> TASK TO COMPLETE
Begin with the line that contains "rear_right_arm();" and end with the line that contains "bpy.context.scene.collection.objects.link(empty)": copy that span of lines exactly, and nothing outside it.
######
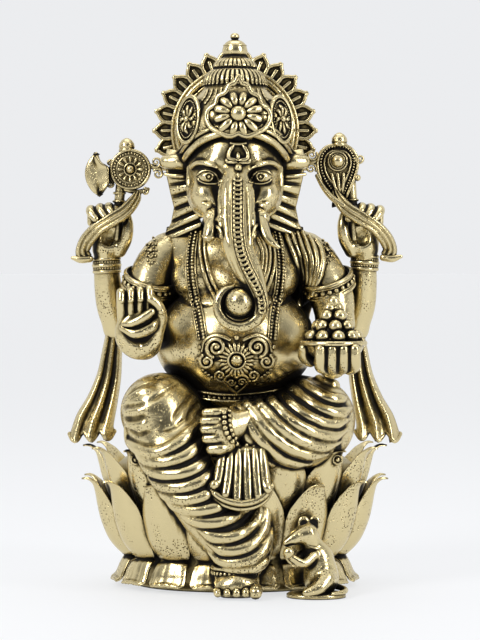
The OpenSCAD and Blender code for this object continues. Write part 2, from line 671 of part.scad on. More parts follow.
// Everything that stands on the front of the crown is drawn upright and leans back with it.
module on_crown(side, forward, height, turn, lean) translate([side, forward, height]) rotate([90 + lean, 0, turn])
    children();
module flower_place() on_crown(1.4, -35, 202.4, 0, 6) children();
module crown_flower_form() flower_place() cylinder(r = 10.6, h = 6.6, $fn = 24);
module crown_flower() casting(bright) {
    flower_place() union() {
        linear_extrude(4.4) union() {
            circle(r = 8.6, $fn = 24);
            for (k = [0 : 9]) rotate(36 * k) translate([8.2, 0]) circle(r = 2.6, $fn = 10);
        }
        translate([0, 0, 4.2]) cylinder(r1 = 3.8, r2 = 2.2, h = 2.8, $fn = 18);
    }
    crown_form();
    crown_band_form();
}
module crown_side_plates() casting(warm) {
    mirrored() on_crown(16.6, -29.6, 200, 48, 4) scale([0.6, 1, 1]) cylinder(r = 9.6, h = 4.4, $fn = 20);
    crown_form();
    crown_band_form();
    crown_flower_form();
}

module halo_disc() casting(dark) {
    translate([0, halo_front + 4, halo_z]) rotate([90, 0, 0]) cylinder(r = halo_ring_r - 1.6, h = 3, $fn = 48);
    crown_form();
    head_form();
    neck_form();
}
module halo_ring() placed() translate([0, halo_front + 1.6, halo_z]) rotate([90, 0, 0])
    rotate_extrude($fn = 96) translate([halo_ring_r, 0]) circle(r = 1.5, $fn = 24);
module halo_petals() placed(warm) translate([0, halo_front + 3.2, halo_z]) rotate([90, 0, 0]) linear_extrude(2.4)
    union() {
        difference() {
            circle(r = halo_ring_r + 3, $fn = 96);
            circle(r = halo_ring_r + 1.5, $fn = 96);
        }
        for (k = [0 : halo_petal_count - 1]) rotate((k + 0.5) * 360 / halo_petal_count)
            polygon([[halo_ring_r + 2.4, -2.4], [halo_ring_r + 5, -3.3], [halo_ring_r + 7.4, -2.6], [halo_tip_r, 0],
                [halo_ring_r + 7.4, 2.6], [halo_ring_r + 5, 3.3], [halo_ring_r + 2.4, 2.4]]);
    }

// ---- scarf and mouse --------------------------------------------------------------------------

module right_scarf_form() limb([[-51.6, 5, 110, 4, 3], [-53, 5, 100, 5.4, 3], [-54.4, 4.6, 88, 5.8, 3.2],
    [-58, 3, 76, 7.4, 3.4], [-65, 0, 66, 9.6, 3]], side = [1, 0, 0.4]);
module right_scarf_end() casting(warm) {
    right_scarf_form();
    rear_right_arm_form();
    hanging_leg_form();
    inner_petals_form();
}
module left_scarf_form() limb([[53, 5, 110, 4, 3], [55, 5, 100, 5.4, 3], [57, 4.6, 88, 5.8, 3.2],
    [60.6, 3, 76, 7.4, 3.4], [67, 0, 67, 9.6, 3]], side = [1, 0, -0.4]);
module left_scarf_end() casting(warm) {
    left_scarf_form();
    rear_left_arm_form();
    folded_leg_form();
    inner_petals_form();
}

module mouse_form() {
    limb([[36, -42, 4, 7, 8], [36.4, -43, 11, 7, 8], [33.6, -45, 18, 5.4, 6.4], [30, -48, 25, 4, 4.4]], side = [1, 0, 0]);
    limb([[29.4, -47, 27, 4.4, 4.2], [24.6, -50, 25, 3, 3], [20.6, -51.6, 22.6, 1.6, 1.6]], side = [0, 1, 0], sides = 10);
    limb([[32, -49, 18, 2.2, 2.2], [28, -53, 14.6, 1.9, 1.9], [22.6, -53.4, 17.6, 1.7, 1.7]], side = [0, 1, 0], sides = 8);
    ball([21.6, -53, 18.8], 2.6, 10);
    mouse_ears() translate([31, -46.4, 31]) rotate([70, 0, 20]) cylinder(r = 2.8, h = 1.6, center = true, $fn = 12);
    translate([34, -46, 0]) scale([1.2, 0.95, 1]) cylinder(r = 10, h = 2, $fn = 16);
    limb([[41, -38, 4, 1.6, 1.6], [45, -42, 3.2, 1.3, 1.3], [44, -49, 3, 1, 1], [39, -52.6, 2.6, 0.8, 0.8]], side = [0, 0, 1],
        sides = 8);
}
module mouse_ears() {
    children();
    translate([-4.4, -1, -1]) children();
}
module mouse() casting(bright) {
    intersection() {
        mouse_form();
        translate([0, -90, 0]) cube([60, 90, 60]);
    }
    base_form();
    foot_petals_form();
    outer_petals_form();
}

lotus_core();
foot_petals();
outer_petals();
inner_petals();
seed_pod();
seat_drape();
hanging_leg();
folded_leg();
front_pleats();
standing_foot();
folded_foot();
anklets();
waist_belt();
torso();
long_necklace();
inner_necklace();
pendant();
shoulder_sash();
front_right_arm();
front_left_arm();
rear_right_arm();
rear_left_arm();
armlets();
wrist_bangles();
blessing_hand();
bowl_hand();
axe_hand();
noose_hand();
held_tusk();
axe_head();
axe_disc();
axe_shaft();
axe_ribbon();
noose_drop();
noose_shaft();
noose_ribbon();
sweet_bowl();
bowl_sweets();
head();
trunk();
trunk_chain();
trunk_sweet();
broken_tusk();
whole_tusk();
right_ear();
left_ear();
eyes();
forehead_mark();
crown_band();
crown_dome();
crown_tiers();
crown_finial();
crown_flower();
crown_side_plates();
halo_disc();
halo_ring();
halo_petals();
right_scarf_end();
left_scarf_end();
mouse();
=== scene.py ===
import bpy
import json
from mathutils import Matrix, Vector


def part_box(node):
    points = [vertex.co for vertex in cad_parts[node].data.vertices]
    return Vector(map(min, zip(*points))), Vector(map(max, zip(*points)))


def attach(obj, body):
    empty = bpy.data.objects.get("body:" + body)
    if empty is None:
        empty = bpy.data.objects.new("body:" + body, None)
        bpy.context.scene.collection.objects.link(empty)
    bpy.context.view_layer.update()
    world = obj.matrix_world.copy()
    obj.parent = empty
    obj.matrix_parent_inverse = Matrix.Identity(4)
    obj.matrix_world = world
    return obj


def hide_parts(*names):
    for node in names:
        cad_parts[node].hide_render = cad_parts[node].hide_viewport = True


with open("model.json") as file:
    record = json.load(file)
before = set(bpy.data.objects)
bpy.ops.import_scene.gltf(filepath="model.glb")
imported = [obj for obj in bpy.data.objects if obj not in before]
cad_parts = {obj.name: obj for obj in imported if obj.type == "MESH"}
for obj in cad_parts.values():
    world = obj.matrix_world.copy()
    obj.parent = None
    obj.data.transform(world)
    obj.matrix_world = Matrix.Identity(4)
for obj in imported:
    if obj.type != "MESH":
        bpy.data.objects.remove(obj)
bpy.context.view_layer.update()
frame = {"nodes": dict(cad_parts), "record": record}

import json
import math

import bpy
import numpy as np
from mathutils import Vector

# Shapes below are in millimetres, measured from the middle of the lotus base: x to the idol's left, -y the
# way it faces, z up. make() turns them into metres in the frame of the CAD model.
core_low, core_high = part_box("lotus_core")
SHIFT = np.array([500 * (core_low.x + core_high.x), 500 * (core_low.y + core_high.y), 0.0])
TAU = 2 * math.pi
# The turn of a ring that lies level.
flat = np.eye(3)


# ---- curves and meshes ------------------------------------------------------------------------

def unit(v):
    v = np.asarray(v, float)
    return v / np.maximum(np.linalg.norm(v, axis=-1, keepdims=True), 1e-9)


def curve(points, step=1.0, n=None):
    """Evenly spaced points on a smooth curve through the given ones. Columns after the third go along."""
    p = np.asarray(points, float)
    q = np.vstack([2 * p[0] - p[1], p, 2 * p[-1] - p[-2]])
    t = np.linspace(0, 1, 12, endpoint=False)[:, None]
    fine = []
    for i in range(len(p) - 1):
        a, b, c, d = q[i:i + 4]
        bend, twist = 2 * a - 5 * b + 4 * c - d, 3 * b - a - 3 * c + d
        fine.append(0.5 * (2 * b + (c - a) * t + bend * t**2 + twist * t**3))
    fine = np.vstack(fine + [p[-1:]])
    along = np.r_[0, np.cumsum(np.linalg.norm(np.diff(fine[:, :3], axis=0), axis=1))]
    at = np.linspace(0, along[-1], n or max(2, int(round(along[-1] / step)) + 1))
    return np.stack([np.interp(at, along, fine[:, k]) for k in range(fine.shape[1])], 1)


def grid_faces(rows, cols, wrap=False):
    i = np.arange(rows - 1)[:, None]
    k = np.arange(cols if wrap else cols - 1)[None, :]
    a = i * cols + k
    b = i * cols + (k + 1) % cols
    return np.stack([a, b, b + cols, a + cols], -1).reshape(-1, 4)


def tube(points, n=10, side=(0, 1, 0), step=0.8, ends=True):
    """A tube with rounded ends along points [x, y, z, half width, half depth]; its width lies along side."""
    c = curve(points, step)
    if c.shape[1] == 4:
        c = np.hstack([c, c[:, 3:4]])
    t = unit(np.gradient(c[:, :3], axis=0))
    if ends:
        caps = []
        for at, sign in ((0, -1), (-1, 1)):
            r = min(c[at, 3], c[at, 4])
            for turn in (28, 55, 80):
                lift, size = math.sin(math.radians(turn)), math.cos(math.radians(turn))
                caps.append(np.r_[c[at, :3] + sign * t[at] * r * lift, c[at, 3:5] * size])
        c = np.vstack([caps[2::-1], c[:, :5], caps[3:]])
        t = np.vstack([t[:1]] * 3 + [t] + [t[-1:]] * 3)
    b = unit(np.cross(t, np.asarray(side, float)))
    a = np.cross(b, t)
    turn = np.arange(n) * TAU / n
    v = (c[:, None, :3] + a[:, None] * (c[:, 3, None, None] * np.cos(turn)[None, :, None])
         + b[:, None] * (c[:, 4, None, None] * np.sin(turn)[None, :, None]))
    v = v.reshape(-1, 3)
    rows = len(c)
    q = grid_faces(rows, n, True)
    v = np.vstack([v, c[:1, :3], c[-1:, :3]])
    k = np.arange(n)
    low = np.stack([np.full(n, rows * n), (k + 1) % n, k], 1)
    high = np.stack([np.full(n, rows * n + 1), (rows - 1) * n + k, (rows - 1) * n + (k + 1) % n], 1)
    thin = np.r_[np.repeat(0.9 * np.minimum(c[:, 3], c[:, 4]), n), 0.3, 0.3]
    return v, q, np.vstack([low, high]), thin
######
> SOLUTION TO THIS EXERCISE
rear_right_arm();
rear_left_arm();
armlets();
wrist_bangles();
blessing_hand();
bowl_hand();
axe_hand();
noose_hand();
held_tusk();
axe_head();
axe_disc();
axe_shaft();
axe_ribbon();
noose_drop();
noose_shaft();
noose_ribbon();
sweet_bowl();
bowl_sweets();
head();
trunk();
trunk_chain();
trunk_sweet();
broken_tusk();
whole_tusk();
right_ear();
left_ear();
eyes();
forehead_mark();
crown_band();
crown_dome();
crown_tiers();
crown_finial();
crown_flower();
crown_side_plates();
halo_disc();
halo_ring();
halo_petals();
right_scarf_end();
left_scarf_end();
mouse();
=== scene.py ===
import bpy
import json
from mathutils import Matrix, Vector


def part_box(node):
    points = [vertex.co for vertex in cad_parts[node].data.vertices]
    return Vector(map(min, zip(*points))), Vector(map(max, zip(*points)))


def attach(obj, body):
    empty = bpy.data.objects.get("body:" + body)
    if empty is None:
        empty = bpy.data.objects.new("body:" + body, None)
        bpy.context.scene.collection.objects.link(empty)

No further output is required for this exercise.